WHAT IS NEEDED: Begin at the line that contains "make_neck((MAPLE, 0.4, 0.0))", stop after the line that contains "obj.parent = None", and reproduce only that span, unaltered.

SUPPLIED INFORMATION:
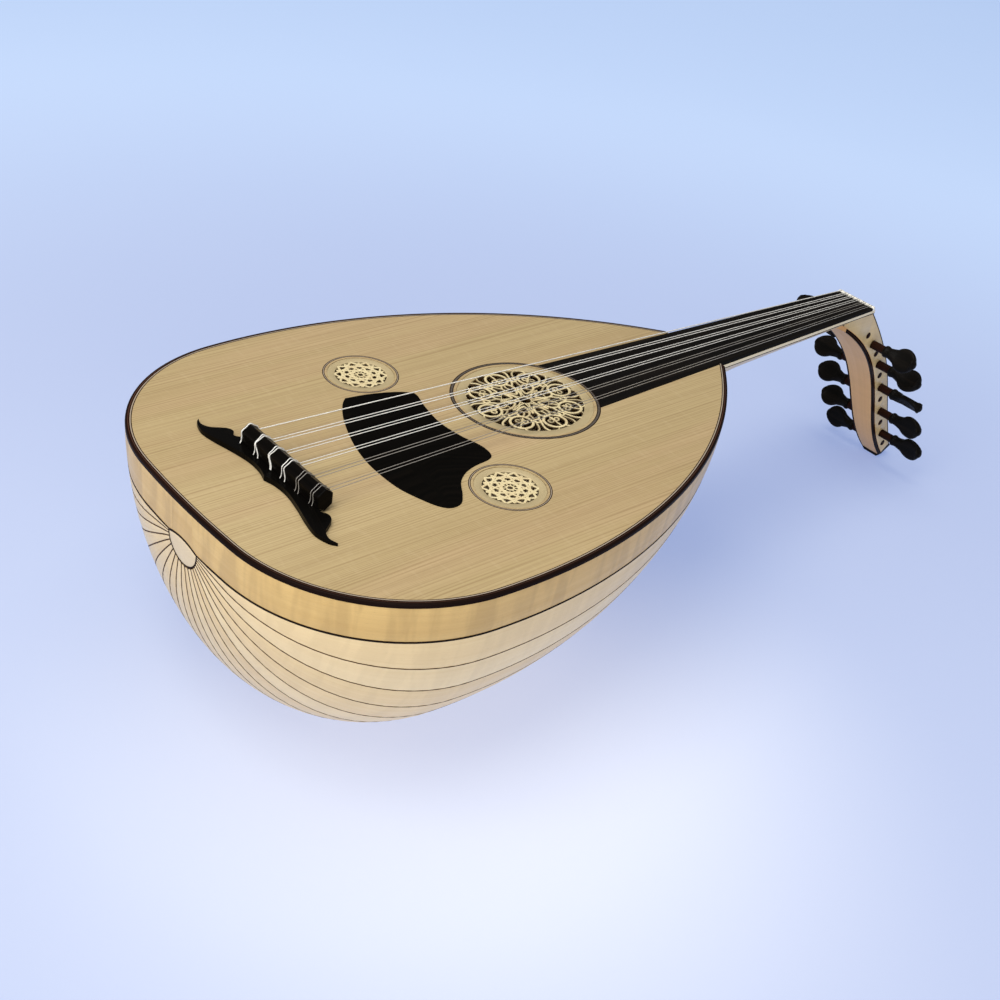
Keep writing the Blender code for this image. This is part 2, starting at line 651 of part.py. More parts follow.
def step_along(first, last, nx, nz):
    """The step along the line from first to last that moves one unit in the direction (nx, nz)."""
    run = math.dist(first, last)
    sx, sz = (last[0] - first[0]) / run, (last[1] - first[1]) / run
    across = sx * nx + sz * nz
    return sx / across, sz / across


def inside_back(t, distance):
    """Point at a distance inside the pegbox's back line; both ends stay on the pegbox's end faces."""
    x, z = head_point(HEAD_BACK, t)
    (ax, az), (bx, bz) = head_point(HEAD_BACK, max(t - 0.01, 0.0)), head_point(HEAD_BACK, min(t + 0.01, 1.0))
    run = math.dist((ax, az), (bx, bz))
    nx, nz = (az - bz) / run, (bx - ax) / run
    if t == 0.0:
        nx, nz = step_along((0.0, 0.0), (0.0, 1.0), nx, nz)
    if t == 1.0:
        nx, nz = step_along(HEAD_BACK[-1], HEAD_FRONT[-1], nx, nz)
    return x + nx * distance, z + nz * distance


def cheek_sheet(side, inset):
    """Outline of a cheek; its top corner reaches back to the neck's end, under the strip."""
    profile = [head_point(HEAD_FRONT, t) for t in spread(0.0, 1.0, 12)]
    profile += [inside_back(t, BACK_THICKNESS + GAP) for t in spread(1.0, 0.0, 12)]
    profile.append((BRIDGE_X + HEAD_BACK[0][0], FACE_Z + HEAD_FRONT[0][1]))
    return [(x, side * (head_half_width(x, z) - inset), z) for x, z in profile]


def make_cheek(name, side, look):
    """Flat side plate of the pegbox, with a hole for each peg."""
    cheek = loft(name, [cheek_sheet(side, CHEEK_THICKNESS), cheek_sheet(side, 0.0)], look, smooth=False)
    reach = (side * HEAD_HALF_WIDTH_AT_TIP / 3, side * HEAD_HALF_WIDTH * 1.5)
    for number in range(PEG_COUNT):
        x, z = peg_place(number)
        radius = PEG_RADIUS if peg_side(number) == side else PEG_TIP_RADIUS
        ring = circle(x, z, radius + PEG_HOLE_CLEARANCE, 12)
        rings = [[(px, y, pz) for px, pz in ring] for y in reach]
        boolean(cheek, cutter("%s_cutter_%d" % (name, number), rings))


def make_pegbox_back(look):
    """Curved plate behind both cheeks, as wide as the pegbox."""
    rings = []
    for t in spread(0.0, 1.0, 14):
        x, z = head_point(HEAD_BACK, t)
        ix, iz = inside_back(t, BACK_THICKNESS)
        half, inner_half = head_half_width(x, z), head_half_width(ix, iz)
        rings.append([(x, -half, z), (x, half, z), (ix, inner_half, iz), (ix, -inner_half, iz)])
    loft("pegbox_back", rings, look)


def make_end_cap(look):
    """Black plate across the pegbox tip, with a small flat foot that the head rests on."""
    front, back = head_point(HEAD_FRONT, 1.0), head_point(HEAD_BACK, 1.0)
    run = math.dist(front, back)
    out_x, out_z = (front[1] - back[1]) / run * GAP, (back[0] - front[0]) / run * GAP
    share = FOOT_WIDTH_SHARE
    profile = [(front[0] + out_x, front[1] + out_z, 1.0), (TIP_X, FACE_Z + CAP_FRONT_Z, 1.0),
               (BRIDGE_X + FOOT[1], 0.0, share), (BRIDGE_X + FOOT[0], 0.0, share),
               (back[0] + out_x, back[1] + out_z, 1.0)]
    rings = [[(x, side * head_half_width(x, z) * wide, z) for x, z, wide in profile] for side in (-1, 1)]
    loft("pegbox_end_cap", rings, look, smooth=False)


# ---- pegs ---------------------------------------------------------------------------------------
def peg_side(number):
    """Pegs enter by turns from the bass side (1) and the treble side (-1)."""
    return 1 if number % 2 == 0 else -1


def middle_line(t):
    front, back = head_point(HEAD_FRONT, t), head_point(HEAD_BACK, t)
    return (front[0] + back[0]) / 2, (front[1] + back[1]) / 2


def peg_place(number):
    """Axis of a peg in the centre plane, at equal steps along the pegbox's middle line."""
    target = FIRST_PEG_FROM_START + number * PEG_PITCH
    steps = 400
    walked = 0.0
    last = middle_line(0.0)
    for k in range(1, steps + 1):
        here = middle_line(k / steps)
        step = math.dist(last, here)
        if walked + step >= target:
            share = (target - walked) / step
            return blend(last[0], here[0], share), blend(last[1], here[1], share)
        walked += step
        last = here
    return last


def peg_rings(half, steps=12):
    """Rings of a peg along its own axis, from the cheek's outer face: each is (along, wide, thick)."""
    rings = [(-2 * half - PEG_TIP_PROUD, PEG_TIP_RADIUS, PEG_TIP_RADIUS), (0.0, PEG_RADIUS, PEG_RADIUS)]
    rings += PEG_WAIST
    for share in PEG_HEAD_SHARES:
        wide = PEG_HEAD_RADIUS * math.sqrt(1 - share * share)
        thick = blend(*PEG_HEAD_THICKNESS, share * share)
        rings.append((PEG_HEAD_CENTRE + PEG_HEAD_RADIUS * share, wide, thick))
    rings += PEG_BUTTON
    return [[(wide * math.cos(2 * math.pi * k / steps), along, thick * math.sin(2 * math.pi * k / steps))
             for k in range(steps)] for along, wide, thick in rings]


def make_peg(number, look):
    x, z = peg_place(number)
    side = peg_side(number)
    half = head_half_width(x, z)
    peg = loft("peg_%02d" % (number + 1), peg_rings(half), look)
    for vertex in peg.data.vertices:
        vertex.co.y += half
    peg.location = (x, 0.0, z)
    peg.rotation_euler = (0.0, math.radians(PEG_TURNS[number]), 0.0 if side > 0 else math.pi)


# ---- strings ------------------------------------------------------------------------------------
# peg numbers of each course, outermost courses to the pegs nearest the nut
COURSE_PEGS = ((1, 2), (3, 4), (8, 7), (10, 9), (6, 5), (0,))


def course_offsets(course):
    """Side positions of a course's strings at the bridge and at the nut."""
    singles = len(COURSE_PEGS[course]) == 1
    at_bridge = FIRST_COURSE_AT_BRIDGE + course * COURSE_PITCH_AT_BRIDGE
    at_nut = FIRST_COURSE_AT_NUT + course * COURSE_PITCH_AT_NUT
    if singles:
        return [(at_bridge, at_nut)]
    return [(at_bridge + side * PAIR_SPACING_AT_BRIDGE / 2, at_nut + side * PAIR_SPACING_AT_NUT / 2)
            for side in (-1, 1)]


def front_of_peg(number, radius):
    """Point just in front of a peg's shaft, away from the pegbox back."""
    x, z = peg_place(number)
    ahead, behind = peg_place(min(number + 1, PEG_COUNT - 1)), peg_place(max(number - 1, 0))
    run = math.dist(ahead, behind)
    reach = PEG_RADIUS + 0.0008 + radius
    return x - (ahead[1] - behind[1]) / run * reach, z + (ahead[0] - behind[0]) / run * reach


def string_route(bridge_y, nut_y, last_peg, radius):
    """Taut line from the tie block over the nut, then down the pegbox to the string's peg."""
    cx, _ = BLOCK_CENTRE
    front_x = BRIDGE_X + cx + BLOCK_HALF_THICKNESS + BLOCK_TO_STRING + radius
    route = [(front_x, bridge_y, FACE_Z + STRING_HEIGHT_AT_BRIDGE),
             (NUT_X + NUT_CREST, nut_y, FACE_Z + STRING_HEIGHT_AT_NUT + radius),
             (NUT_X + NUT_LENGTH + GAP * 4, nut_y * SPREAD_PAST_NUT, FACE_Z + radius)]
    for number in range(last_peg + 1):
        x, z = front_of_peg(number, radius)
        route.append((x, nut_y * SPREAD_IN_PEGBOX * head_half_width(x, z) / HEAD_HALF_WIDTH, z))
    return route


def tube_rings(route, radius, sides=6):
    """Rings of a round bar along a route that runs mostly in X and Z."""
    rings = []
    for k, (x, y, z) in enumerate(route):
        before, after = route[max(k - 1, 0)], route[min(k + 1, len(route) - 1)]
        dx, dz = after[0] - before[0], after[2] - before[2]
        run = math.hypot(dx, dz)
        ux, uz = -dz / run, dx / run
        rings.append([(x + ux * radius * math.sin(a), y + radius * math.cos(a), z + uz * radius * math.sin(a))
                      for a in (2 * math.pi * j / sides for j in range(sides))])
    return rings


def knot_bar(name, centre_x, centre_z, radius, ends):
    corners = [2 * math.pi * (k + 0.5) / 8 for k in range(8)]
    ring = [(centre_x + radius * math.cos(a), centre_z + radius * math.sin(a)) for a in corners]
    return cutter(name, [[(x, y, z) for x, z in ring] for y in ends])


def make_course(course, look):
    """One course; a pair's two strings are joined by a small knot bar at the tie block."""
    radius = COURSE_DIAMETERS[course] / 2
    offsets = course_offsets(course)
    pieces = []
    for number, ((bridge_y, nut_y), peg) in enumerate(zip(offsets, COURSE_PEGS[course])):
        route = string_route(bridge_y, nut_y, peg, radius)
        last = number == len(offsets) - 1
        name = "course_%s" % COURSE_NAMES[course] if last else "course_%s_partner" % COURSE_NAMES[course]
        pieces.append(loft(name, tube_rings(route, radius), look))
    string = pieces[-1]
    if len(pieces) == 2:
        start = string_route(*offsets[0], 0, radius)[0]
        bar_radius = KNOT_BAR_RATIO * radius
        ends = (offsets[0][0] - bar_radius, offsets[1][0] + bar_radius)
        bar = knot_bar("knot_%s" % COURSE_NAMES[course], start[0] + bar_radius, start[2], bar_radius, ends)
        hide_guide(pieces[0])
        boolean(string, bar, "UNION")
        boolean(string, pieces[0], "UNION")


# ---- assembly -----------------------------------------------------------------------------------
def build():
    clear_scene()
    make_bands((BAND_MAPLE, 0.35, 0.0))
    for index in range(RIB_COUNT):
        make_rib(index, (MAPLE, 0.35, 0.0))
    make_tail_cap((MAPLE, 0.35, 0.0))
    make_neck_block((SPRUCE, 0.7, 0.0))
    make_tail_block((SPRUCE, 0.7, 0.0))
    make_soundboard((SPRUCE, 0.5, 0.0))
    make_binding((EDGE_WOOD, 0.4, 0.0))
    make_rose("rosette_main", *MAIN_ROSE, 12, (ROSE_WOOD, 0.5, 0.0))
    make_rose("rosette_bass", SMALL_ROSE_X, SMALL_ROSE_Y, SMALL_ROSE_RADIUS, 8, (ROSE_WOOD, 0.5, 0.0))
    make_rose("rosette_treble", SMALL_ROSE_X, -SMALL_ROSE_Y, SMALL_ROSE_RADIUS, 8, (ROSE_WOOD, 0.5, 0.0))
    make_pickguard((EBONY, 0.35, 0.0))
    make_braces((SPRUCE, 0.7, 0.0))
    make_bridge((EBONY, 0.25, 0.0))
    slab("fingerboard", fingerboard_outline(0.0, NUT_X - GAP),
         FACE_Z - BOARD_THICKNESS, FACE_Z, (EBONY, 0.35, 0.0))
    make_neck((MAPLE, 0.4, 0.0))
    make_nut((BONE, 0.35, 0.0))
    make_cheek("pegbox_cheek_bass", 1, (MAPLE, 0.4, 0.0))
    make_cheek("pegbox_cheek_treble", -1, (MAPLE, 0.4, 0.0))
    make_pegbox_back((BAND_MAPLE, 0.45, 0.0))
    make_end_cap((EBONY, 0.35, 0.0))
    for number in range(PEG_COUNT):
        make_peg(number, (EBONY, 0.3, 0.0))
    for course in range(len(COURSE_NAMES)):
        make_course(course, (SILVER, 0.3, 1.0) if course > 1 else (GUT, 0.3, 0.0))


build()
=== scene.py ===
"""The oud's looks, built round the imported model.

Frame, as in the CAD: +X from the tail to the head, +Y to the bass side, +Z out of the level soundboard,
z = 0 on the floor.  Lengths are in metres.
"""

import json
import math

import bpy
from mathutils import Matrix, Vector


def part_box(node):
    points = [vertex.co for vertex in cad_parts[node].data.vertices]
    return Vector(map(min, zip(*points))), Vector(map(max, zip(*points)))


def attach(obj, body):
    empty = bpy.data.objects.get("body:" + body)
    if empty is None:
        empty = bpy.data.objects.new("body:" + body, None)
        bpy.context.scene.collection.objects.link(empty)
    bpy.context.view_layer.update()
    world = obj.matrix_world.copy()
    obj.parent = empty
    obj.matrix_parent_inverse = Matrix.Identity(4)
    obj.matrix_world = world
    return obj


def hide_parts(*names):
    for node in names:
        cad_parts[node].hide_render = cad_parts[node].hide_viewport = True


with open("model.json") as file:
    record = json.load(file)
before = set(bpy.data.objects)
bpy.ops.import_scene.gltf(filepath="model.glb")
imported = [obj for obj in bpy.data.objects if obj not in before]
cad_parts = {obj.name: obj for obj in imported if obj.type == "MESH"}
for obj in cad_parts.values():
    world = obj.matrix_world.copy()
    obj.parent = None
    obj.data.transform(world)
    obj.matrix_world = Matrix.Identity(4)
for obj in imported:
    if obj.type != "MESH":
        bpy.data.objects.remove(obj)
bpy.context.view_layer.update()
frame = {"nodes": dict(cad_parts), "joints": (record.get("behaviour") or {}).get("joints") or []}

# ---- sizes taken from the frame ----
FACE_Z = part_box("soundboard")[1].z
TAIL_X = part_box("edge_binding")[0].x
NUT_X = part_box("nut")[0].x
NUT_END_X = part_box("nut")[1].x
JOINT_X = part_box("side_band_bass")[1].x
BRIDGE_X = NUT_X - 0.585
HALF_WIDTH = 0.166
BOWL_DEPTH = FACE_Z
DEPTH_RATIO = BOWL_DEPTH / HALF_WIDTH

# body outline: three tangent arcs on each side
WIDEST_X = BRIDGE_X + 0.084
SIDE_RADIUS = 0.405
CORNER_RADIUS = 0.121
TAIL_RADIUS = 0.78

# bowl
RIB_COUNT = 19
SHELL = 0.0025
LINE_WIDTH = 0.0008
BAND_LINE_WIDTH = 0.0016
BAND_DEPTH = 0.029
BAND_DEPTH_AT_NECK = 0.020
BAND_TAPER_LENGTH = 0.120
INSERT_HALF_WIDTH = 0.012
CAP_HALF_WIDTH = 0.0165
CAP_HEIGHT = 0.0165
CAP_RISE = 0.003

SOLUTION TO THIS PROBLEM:
    make_neck((MAPLE, 0.4, 0.0))
    make_nut((BONE, 0.35, 0.0))
    make_cheek("pegbox_cheek_bass", 1, (MAPLE, 0.4, 0.0))
    make_cheek("pegbox_cheek_treble", -1, (MAPLE, 0.4, 0.0))
    make_pegbox_back((BAND_MAPLE, 0.45, 0.0))
    make_end_cap((EBONY, 0.35, 0.0))
    for number in range(PEG_COUNT):
        make_peg(number, (EBONY, 0.3, 0.0))
    for course in range(len(COURSE_NAMES)):
        make_course(course, (SILVER, 0.3, 1.0) if course > 1 else (GUT, 0.3, 0.0))


build()
=== scene.py ===
"""The oud's looks, built round the imported model.

Frame, as in the CAD: +X from the tail to the head, +Y to the bass side, +Z out of the level soundboard,
z = 0 on the floor.  Lengths are in metres.
"""

import json
import math

import bpy
from mathutils import Matrix, Vector


def part_box(node):
    points = [vertex.co for vertex in cad_parts[node].data.vertices]
    return Vector(map(min, zip(*points))), Vector(map(max, zip(*points)))


def attach(obj, body):
    empty = bpy.data.objects.get("body:" + body)
    if empty is None:
        empty = bpy.data.objects.new("body:" + body, None)
        bpy.context.scene.collection.objects.link(empty)
    bpy.context.view_layer.update()
    world = obj.matrix_world.copy()
    obj.parent = empty
    obj.matrix_parent_inverse = Matrix.Identity(4)
    obj.matrix_world = world
    return obj


def hide_parts(*names):
    for node in names:
        cad_parts[node].hide_render = cad_parts[node].hide_viewport = True


with open("model.json") as file:
    record = json.load(file)
before = set(bpy.data.objects)
bpy.ops.import_scene.gltf(filepath="model.glb")
imported = [obj for obj in bpy.data.objects if obj not in before]
cad_parts = {obj.name: obj for obj in imported if obj.type == "MESH"}
for obj in cad_parts.values():
    world = obj.matrix_world.copy()
    obj.parent = None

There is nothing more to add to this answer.